Founded in 2009, IFSEL works with educators around the world to develop social emotional learning and train teachers and parents on how to incorporate SEL techniques into family life, classrooms and the curriculum. ASIJ is the first school in Japan to engage IFSEL, having identified SEL as one of its Strategic Priorities last year, and one of a handful of international schools worldwide focused on implementing SEL at a high level. “When SEL is alive in a classroom experience students are interacting with each other differently, they are able to understand themselves better, their own anxieties and worries can be quelled by some of these skills, they can use relaxation techniques before experiences that are stressful,” Tobin says. “Students have a vocabulary among them that can help negotiate friendships and in building relationships,” she adds.
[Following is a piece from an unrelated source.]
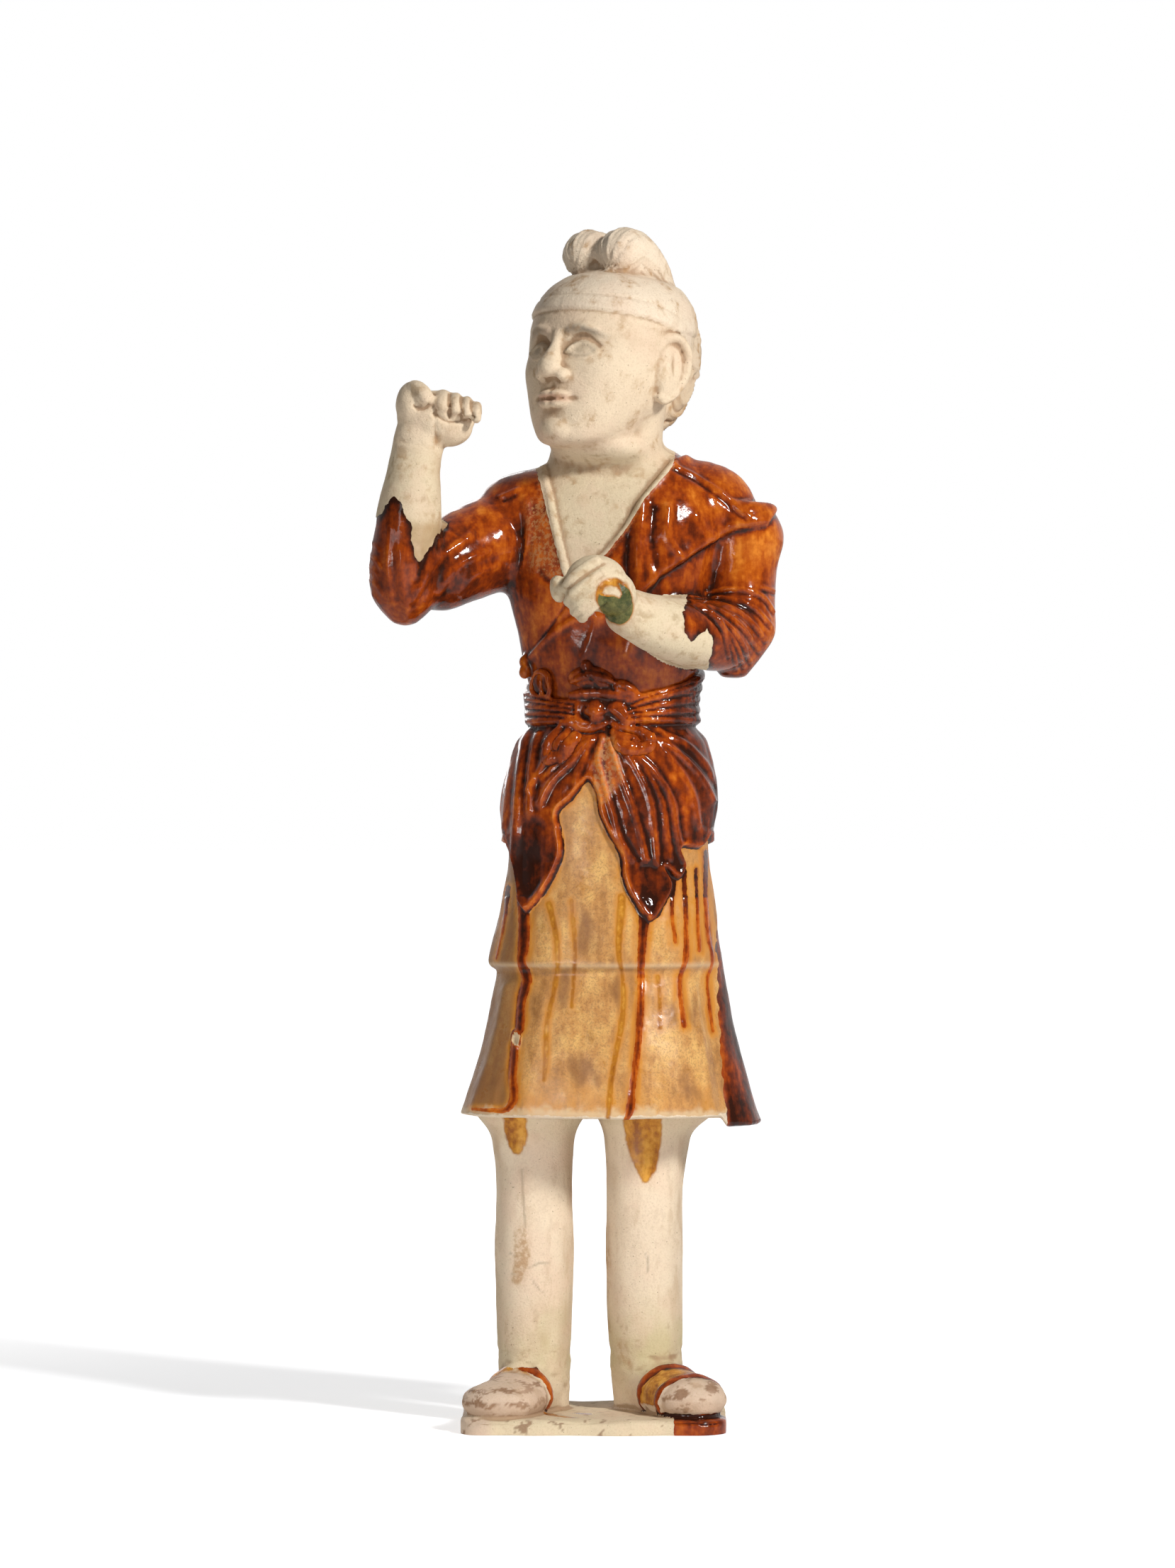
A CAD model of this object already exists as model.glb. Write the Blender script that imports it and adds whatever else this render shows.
"""A glazed pottery figure of a groom, standing on a thin slab with one fist raised and one before its chest.

The figure is one piece of fired clay. It is built here in the order that a modeller would follow: slab,
feet and legs, then the coat's skirts and sash, then the trunk, arms, neck, head and hair.
"""

import math

import bmesh
import bpy
import numpy as np
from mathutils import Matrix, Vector, noise


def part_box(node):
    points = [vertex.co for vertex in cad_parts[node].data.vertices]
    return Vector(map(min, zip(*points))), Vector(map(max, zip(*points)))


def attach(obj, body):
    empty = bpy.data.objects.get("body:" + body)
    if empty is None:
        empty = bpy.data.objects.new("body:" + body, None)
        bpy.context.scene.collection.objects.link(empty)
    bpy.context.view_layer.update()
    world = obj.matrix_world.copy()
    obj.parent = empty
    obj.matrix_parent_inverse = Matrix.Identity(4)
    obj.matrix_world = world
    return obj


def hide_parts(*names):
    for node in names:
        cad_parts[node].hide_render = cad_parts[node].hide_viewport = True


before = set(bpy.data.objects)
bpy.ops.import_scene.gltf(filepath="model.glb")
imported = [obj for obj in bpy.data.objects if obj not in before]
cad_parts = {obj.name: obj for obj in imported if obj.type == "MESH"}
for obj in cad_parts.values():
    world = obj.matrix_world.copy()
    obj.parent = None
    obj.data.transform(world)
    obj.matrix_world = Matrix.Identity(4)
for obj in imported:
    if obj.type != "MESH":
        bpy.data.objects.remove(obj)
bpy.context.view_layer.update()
CAD_NODE = "pottery_groom"

# The slab, feet and legs
# A rolled tile of clay about 9 mm thick carries two straight legs and two feet, each crossed by straps.
# All of it was left bare and creamy, with glaze only where it was brushed on or dripped.

SLAB_THICKNESS = 0.009
FIGURE_UNITS = 691  # the figure is laid out in units: so many from the soles to the top of the topknot
UNIT = (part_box(CAD_NODE)[1][2] - SLAB_THICKNESS) / FIGURE_UNITS
SLAB_UNITS = SLAB_THICKNESS / UNIT
SLAB_REACH = (-79, -60, 75, 53)  # left, front, right and back edges
SLAB_CORNER = 17
SLAB_EDGE = 2.6
SLAB_SPARE = 3  # cut off below the table's level once the clay is pressed together
SUNK = 4  # how deep the feet are pressed into the slab
RIGHT_STRAP = 41  # how far along each foot, from the heel, a strap crosses it
LEFT_STRAPS = (44, 66)
STRAP_HALF = 2.9
LEG_GRAIN = 0.0013
MASS_GRAIN = 0.0024
MOST_TRIANGLES = 192000
NO_GLAZE = -20.0  # the distance marked where a glaze isn't on the piece
BARE_CREAM = (0.72, 0.585, 0.425)
ANKLE_GREEN = (0.52, 0.44, 0.23)
WORN_PINK = (0.60, 0.45, 0.34)
WORN_BROWN = (0.22, 0.11, 0.055)
TOE_BROWN = (0.36, 0.20, 0.10)
SIDE_BUFF = (0.40, 0.27, 0.16)
DIRT_BROWN = (0.34, 0.20, 0.10)
BRUSHED_TAN = (0.52, 0.36, 0.22)
CRACK_BROWN = (0.22, 0.14, 0.08)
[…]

“Schools like ASIJ have been doing work around SEL since their foundation. It’s the underpinning of all good pedagogical practices,” Haisman-Smith says. “What the work with IFSEL has brought is a real deepening of the school’s focus on academic excellence but also a strong sense of community and sense of connection between students, faculty and parents. When we look at the reasons why great schools are interested in this, it's because SEL and student emotional well-being are the on- ramp to all learning and not a detour in their development,” he says. “We also know that it has a profound effect on the whole community and teacher well-being.”

Middle school principal Pip Curtis engaged in discussion during SEL training

In 2017, ASIJ developed a new Strategic DesignFramework (SDF), which identified social emotional learning as a priority for the school. “Our Strategic Design Framework includes four key elements: our commitment, mission, core values and vision of learning,” explains head of school Dr Jim Hardin. “After we developed our SDF, we analyzed lots of data and asked questions about our existing strengths and weaknesses. Those discussions quickly surfaced a belief that SEL was one of ASIJ's greatest areas for improvement,” he says. “Not everyone called it SEL, of course, but everyone— faculty, students, and parents alike—agreed that ASIJ needed to better support students as they learned to recognize and manage emotions, develop empathy, learn to act ethically and responsibly, and to form healthy relationships,” he adds.

“What we know from recent longitudinal studies is that the most powerful childhood predictor of adult life-satisfaction is a child's emotional health at when they are 16,” Haisman- Smith explains. “The least powerful predictor is the child's intellectual development.” He is quick to point out that academics are obviously still important, but that SEL provides students with tools and competencies that actually help them perform better overall. In fact, a research study by Taylor demonstrated that SEL participants demonstrated improved academic performance, reflected in an 11-percentile-point gain in achievement compared to a control group.

A first-grader uses the wall of emotion words for inspiration

One of ASIJ’s six Strategic Priorities, “SEL provides an essential foundation for the other five priorities. Learning is deeper and more durable when we practice metacognitive strategies that consolidate new knowledge,” Hardin says. He goes on to add that he thinks SEL provides the basis for one of the more novel elements of our SDF, which is our Vision of Learning. This states that: “Learning is a personal, lifelong process that leads to change, including the ability and willingness to adapt. It is driven by curiosity and motivation, occurring in a supportive environment rich in engagement, social interaction and feedback. Learning is constructed in authentic contexts and results in the development of new understandings and skills for all.” Hardin adds that, “the importance of SEL resonates loudly in that vision.”

“I want our students to be known, valued and cared for, first and foremost,” says Hardin.“I want our students to have strong, unapologetic senses of themselves. I want our students to develop uncommon self-efficacy, but to temper that with humility and a willingness to learn. I want our students to feel they belong at ASIJ.”